→ **AVAILABLE DATA**
****

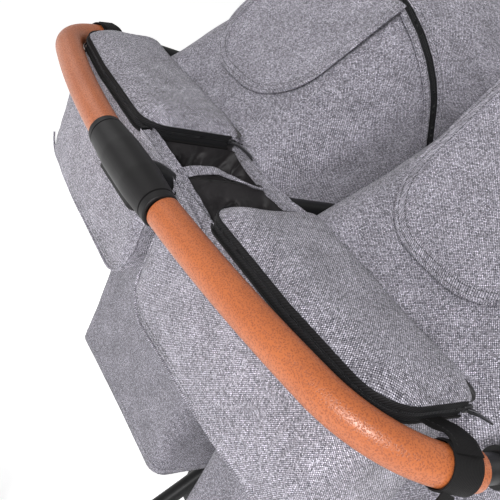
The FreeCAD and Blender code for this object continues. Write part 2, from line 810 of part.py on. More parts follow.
def slope_reach(angle):
    """Distance from the canopy pivot to its sloping rear panel, at an angle back from upright."""
    lean = math.radians(dims.hoop_lean)
    hoop = Vector(-dims.hoop_reach * math.sin(lean), dims.hoop_reach * math.cos(lean))
    base = Vector(
        dims.canopy_base_ahead - dims.pivot_ahead, dims.pivot_below - dims.canopy_base_below
    )
    along = (hoop - base).normalize()
    foot = base - along * base.dot(along)
    facing = math.degrees(math.atan2(-foot.x, foot.y))
    return foot.Length / math.cos(math.radians(angle - facing))


def hoop_corners(side, reach, corner, inset, root):
    """The arch of a canopy: two straight sides and a roof with rounded corners."""
    inner = side * (dims.canopy_inner + inset)
    outer = side * (dims.canopy_outer - inset)
    top = reach - inset
    return [(inner, root, 0), (inner, top, corner), (outer, top, corner), (outer, root, 0)]


def hoop_plane(angle):
    """A plane through the canopy's pivot line, tipped back from upright."""
    pivot = at(0, dims.pivot_ahead, dims.pivot_below)
    return Placement(pivot, Rotation(Vector(1, 0, 0), 90 - angle))


def hoop_wire(side, angle, reach, corner, inset, root):
    return wire_of(outline(hoop_corners(side, reach, corner, inset, root)), hoop_plane(angle))


HOOP_CORNER, BASE_CORNER = 112.0, 36.0


def make_canopy_rear(word, side):
    """The sloping rear panel and the sides behind the zip, a thin tent open below."""
    base = dims.canopy_base_ahead - dims.pivot_ahead
    base_angle = math.degrees(math.atan2(-base, dims.pivot_below - dims.canopy_base_below))
    steps = 7

    def tent(inset, root, first, last):
        wires = []
        for index in range(steps):
            part = index / (steps - 1)
            angle = first + (last - first) * part
            corner = HOOP_CORNER + (BASE_CORNER - HOOP_CORNER) * part - inset
            wires.append(hoop_wire(side, angle, slope_reach(angle), corner, inset, root))
        return Part.makeLoft(wires, True, True)

    outside = tent(0.0, 6.0, dims.hoop_lean, base_angle)
    inside = tent(dims.cloth, 3.0, dims.hoop_lean - 0.5, base_angle + 0.5)
    node(solid_feature(f"canopy_rear_{word}", outside.cut(inside)), f"canopy_rear_{word}")


def hoop_band(side, angle, sweep_angle, outer_inset, inner_inset, root):
    """A band of the canopy's arch, turned forward about the pivot line."""
    reach = dims.hoop_reach
    outside = Part.Face(hoop_wire(side, angle, reach, HOOP_CORNER - outer_inset, outer_inset, root))
    inside = Part.Face(
        hoop_wire(side, angle, reach, HOOP_CORNER - inner_inset, inner_inset, root - 1)
    )
    pivot = at(0, dims.pivot_ahead, dims.pivot_below)
    return outside.cut(inside).revolve(pivot, Vector(1, 0, 0), sweep_angle)


def make_canopy(word, side, zips):
    make_canopy_rear(word, side)
    forward = dims.hoop_lean + dims.front_bow_angle - 0.3
    front = hoop_band(side, dims.hoop_lean - 0.3, forward, 0.0, dims.cloth, 6.0)
    node(solid_feature(f"canopy_front_{word}", front), f"canopy_front_{word}")
    zip_root = 100.0
    tape = hoop_band(side, dims.hoop_lean - 0.4, 2.6, -dims.zip_height - 0.3, -0.3, zip_root)
    zips.append(solid_feature(f"canopy_zip_{word}", tape))
    bow = hoop_band(
        side, 3.0 - dims.front_bow_angle, 2.0, dims.cloth + 0.8, dims.cloth + 6.5, 6.0
    )
    discs = []
    pivot = dims.pivot_ahead, dims.pivot_below
    for across in (dims.canopy_inner + dims.cloth + 0.8, dims.canopy_outer - dims.cloth - 6.5):
        start = at(side * across, *pivot)
        disc = Part.makeCylinder(13, 5.7, start, Vector(side, 0, 0))
        hole = Part.makeCylinder(4.05, 5.7, start, Vector(side, 0, 0))
        discs.append((disc, hole))
    shape = bow.fuse([disc for disc, _ in discs]).cut([hole for _, hole in discs])
    node(solid_feature(f"canopy_bow_{word}", shape), f"canopy_bow_{word}")


def make_canopy_clamps():
    """Clamps that hold each canopy's pivot pins to the side and centre struts."""
    solids = []
    pivot = dims.pivot_ahead, dims.pivot_below
    near = dims.strut_bore + 0.3
    for word, side in SIDES:
        far = FRAME_SIDE - dims.strut_radius - 0.1
        spans = (
            (near, dims.canopy_inner - 1.2, dims.canopy_inner + 9),
            (far, dims.canopy_outer + 1.2, dims.canopy_outer - 9),
        )
        for index, (start, stop, tip) in enumerate(spans):
            plate = block(
                f"clamp_{word}_{index}", at(side * start, 338, 84),
                at(side * stop, dims.pivot_ahead + 16, 116),
            )
            pin = rod(f"pivot_{word}_{index}", at(side * start, *pivot), at(side * tip, *pivot), "4 mm")
            solids.append(fuse(f"canopy_clamp_{word}_{index}", [plate, pin]))
    node(group("canopy_clamps", solids), "canopy_clamps")


def make_canopy_flap(word, side):
    """The U-shaped flap that hangs over the window of the rear panel."""
    lean = math.radians(dims.hoop_lean)
    hoop = at(0, dims.pivot_ahead - dims.hoop_reach * math.sin(lean),
              dims.pivot_below - dims.hoop_reach * math.cos(lean))
    base = at(0, dims.canopy_base_ahead, dims.canopy_base_below)
    up = (hoop - base).normalize()
    turn = Rotation(Vector(-1, 0, 0), up, Vector(0, 0, 1), "XYZ")
    middle = side * (dims.canopy_inner + dims.canopy_outer) / 2
    lift = up.cross(Vector(1, 0, 0)) * 0.5
    flap = new_body(f"canopy_flap_{word}", Placement(base + Vector(middle, 0, 0) + lift, turn))
    length, half = base.distanceToPoint(hoop), 94.0
    pad(flap, f"flap_{word}_sheet", outline([
        (-half, 66, 62), (half, 66, 62), (half + 8, length - 12, 4), (-half - 8, length - 12, 4)
    ]), "Dims.cloth")
    return flap


# ---------------------------------------------------------------- organiser


def bag_plan(side, inner, outer, back, front, outer_back, corner, seam):
    """Plan of one half of the organiser, whose rear edge follows the bowed handle."""
    corners = [
        (inner, -back, seam), (inner + (outer - inner) * 0.55, -back - 5, 120),
        (outer, -outer_back, corner), (outer, -front, corner * 0.6), (inner, -front, seam),
    ]
    return outline([(side * x, y, radius) for x, y, radius in corners])


def make_organiser():
    depth, front = dims.bag_depth, dims.bag_front
    for word, side in SIDES:
        place = Placement(at(0, 0, depth), Rotation())
        bag = new_body(f"organiser_bag_{word}", place)
        pad(bag, f"bag_{word}", bag_plan(side, dims.bag_inner, dims.bag_outer, 43, front, 60, 34, 3),
            "Dims.bag_depth")
        doc.recompute()
        lift = Vector(0, 0, 4)
        hollows = [
            bag_plan(side, 71, dims.bag_outer - 4, 51, front - 4, 65, 30, 6),
            outline([(side * x, y, 12) for x, y in ((17, -48), (66, -49), (66, -147), (17, -147))]),
        ]
        for index, plan in enumerate(hollows):
            hole = pocket(bag, f"bag_{word}_hollow_{index}", plan, "Dims.bag_depth + 1")
            hole.Profile[0].AttachmentOffset = Placement(lift if index == 0 else lift * 8, Rotation())
        node(bag, f"organiser_bag_{word}")
        make_lid(word, side)
    bridge = block("divider", at(-dims.bag_inner + 0.3, 44, -14.5), at(dims.bag_inner - 0.3, 146, -11.8))
    walls = [
        block(f"divider_wall_{index}", at(one, 44, -12), at(other, 146, 0))
        for index, (one, other) in enumerate(((-12.7, -11.6), (11.6, 12.7)))
    ]
    node(fuse("organiser_divider", [bridge] + walls), "organiser_divider")
    make_zips()


def lid_plan(side, inset):
    return bag_plan(side, 68 + inset, 303 - inset, 38 + inset, dims.lid_front - inset, 56 + inset,
                    38 - inset, 22 - inset)


def make_lid(word, side):
    """A padded lid that hinges up about its front edge."""
    lid = new_body(f"organiser_lid_{word}", Placement(at(0, 0, -dims.lid_edge), Rotation()))
    base = pad(lid, f"lid_{word}", lid_plan(side, 0), "Dims.lid_thickness")
    rounded_top(lid, base, dims.lid_thickness, 8.0)
    node(lid, f"organiser_lid_{word}")


def make_zips():
    """The coil zip round each lid, a standing band on the organiser, and the zip pulls."""
    bands, pulls = [], []
    for word, side in SIDES:
        band = new_body(f"zip_band_{word}", Placement(at(0, 0, 0), Rotation()))
        pad(band, f"zip_{word}", lid_plan(side, 2), "Dims.lid_edge - 0.5")
        doc.recompute()
        hollow = pocket(band, f"zip_{word}_inside", lid_plan(side, 2 + dims.zip_wall), "Dims.lid_edge")
        hollow.Profile[0].AttachmentOffset = Placement(Vector(0, 0, -0.2), Rotation())
        bands.append(band)
        across = 302 if side < 0 else 62
        pull = block(f"zip_pull_{word}", at(side * across, 128, -4), at(side * (across + 4), 150, -8))
        pulls.append(pull)
    node(group("lid_zips", bands + pulls), "lid_zips")


# ---------------------------------------------------------------- basket


def make_basket():
    """An open basket under the seats, and the wire rim with webbing that hangs it."""
    side, back, front = dims.basket_side, dims.basket_back, dims.basket_front
    width, length, wall = 2 * side, front - back, 3.0
    basket = new_body("basket", Placement(on_ground(-side, front, dims.basket_bottom), Rotation()))
    pad(basket, "basket_block", outline([
        (0, 0, 60), (width, 0, 60), (width, length, 60), (0, length, 60)
    ]), "Dims.basket_top - Dims.basket_bottom")
    doc.recompute()
    hollow = pocket(basket, "basket_inside", outline([
        (wall, wall, 57), (width - wall, wall, 57), (width - wall, length - wall, 57),
        (wall, length - wall, 57)
    ]), "Dims.basket_top - Dims.basket_bottom")
    hollow.Profile[0].AttachmentOffset = Placement(Vector(0, 0, wall), Rotation())
    node(basket, "basket")
    level = dims.basket_top + 4.5
    spots = [(-side, back), (side, back), (side, front), (-side, front)]
    corners = [(x, dims.grip_back - ahead, 60) for x, ahead in spots]
    rim_wire = wire_of(outline(corners), Placement(Vector(0, 0, level), Rotation()))
    hangers = [sweep("basket_rim", rim_wire, "4 mm")]
    for word, way in SIDES:
        for index, ahead in enumerate((672, 720)):
            hangers.append(block(
                f"hanger_{word}_{index}", on_ground(way * (side - 3), ahead - 12, level + 4),
                on_ground(way * (side - 1), ahead + 12, dims.bed_height - 11.7),
            ))
        hangers.append(block(
            f"hanger_{word}_rear", on_ground(way * 200, back - 2.7, level + 4.1),
            on_ground(way * 224, back - 0.7, dims.grip_height - dims.hinge_below + 6),
        ))
    node(group("basket_hangers", hangers), "basket_hangers")


# ---------------------------------------------------------------- build and export


def build():
    make_handle_tube()
    make_grips()
    make_straps()
    make_hub()
    make_sockets()
    make_frame_bars()
    make_front_legs()
    make_rear_frame()
    make_brake()
    make_rear_wheels()
    make_casters()
    make_seats()
    make_seat_sides()
    make_harness()
    zips = []
    for word, side in SIDES:
        make_canopy(word, side, zips)
    node(group("canopy_zips", zips), "canopy_zips")
    node(group("canopy_flaps", [make_canopy_flap(*pair) for pair in SIDES]), "canopy_flaps")
    make_canopy_clamps()
    make_organiser()
    make_basket()
    doc.recompute()


def check_and_export():
    """Stops if any object failed, then writes each sub-part."""
    failed = [item.Name for item in doc.Objects if {"Invalid", "Error"} & set(item.State)]
    if failed:
        raise RuntimeError(f"failed objects: {failed}")
    for feature in NODES:
        shape = feature.Shape
        if shape.isNull() or not shape.isValid() or not shape.Solids:
            raise RuntimeError(f"bad shape: {feature.Label}")
        shape.exportStep(f"parts/{feature.Label}.step")
    print(len(NODES), "sub-parts")
    whole = Part.makeCompound([feature.Shape for feature in NODES]).optimalBoundingBox()
    print("box", [round(value, 1) for value in (
        whole.XMin, whole.XMax, whole.YMin, whole.YMax, whole.ZMin, whole.ZMax
    )])


build()
check_and_export()
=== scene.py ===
import math

import bpy
import bmesh
import numpy as np
from mathutils import Matrix, Vector, noise
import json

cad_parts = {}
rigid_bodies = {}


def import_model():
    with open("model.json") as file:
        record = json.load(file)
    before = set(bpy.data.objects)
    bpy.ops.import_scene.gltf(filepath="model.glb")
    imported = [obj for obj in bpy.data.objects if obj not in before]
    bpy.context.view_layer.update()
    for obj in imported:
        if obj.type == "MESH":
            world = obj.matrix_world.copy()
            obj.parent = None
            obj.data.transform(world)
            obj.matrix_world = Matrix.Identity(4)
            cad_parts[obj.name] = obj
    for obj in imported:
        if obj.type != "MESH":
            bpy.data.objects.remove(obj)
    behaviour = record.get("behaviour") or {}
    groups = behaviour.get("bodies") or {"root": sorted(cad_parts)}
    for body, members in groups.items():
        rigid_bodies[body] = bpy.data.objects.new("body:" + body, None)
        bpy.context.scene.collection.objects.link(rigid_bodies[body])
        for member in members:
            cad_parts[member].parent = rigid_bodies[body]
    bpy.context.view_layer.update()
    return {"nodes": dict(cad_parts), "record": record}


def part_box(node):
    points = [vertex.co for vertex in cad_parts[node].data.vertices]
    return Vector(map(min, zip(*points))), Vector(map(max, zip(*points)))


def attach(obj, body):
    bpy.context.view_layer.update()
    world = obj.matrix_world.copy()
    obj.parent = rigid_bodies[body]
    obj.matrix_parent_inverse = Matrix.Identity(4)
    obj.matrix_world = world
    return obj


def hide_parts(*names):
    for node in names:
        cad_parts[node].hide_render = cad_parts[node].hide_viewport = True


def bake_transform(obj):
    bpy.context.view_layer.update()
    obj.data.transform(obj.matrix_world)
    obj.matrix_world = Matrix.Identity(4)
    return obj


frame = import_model()

# The soft parts, trim and materials of a side-by-side twin stroller. Sizes and places are in
# millimetres from the middle of the handle's grip: to the side (+ is the children's left), ahead
# of it and below it. at() turns them into metres in the row's frame.

MM = 0.001
SIDES = (("left", 1), ("right", -1))
UP = Vector((0, 0, 1))
_hub_low, _hub_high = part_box("hub_upper_shell")
_low_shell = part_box("hub_lower_shell")[0]
GRIP = Vector((0, (_hub_low.y + _hub_high.y) / 2, (_low_shell.z + _hub_high.z) / 2))


def at(side, ahead, below):
    return Vector((side * MM, GRIP.y - ahead * MM, GRIP.z - below * MM))


def clear_defaults():
    for leftover in list(bpy.data.objects):
        if leftover.type in ("CAMERA", "LIGHT") or leftover.name == "Cube":
            bpy.data.objects.remove(leftover)


# ---------------------------------------------------------------- numbers and curves


def smooth_step(low, high, value):
    part = min(max((value - low) / (high - low), 0.0), 1.0)
    return part * part * (3 - 2 * part)


def wobble(point, scale, seed=0.0):
    """Smooth noise from -1 to 1 with the given size of ripple, in metres."""
    return noise.noise(Vector(point) / scale + Vector((seed, seed * 1.7, -seed)))


def as_rows(points):
    return np.array([tuple(p) for p in points], float)


def shares(count):
    """Evenly spaced numbers from 0 to 1, both ends included."""
    return [step / (count - 1) for step in range(count)]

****

→ **SET TASK**
Exact duplication is required for the lines above, from the line that contains "make_harness()" to the line that contains "for body, members", inclusive; omit all others.

→ **THE OUTPUT**
    make_harness()
    zips = []
    for word, side in SIDES:
        make_canopy(word, side, zips)
    node(group("canopy_zips", zips), "canopy_zips")
    node(group("canopy_flaps", [make_canopy_flap(*pair) for pair in SIDES]), "canopy_flaps")
    make_canopy_clamps()
    make_organiser()
    make_basket()
    doc.recompute()


def check_and_export():
    """Stops if any object failed, then writes each sub-part."""
    failed = [item.Name for item in doc.Objects if {"Invalid", "Error"} & set(item.State)]
    if failed:
        raise RuntimeError(f"failed objects: {failed}")
    for feature in NODES:
        shape = feature.Shape
        if shape.isNull() or not shape.isValid() or not shape.Solids:
            raise RuntimeError(f"bad shape: {feature.Label}")
        shape.exportStep(f"parts/{feature.Label}.step")
    print(len(NODES), "sub-parts")
    whole = Part.makeCompound([feature.Shape for feature in NODES]).optimalBoundingBox()
    print("box", [round(value, 1) for value in (
        whole.XMin, whole.XMax, whole.YMin, whole.YMax, whole.ZMin, whole.ZMax
    )])


build()
check_and_export()
=== scene.py ===
import math

import bpy
import bmesh
import numpy as np
from mathutils import Matrix, Vector, noise
import json

cad_parts = {}
rigid_bodies = {}


def import_model():
    with open("model.json") as file:
        record = json.load(file)
    before = set(bpy.data.objects)
    bpy.ops.import_scene.gltf(filepath="model.glb")
    imported = [obj for obj in bpy.data.objects if obj not in before]
    bpy.context.view_layer.update()
    for obj in imported:
        if obj.type == "MESH":
            world = obj.matrix_world.copy()
            obj.parent = None
            obj.data.transform(world)
            obj.matrix_world = Matrix.Identity(4)
            cad_parts[obj.name] = obj
    for obj in imported:
        if obj.type != "MESH":
            bpy.data.objects.remove(obj)
    behaviour = record.get("behaviour") or {}
    groups = behaviour.get("bodies") or {"root": sorted(cad_parts)}
    for body, members in groups.items():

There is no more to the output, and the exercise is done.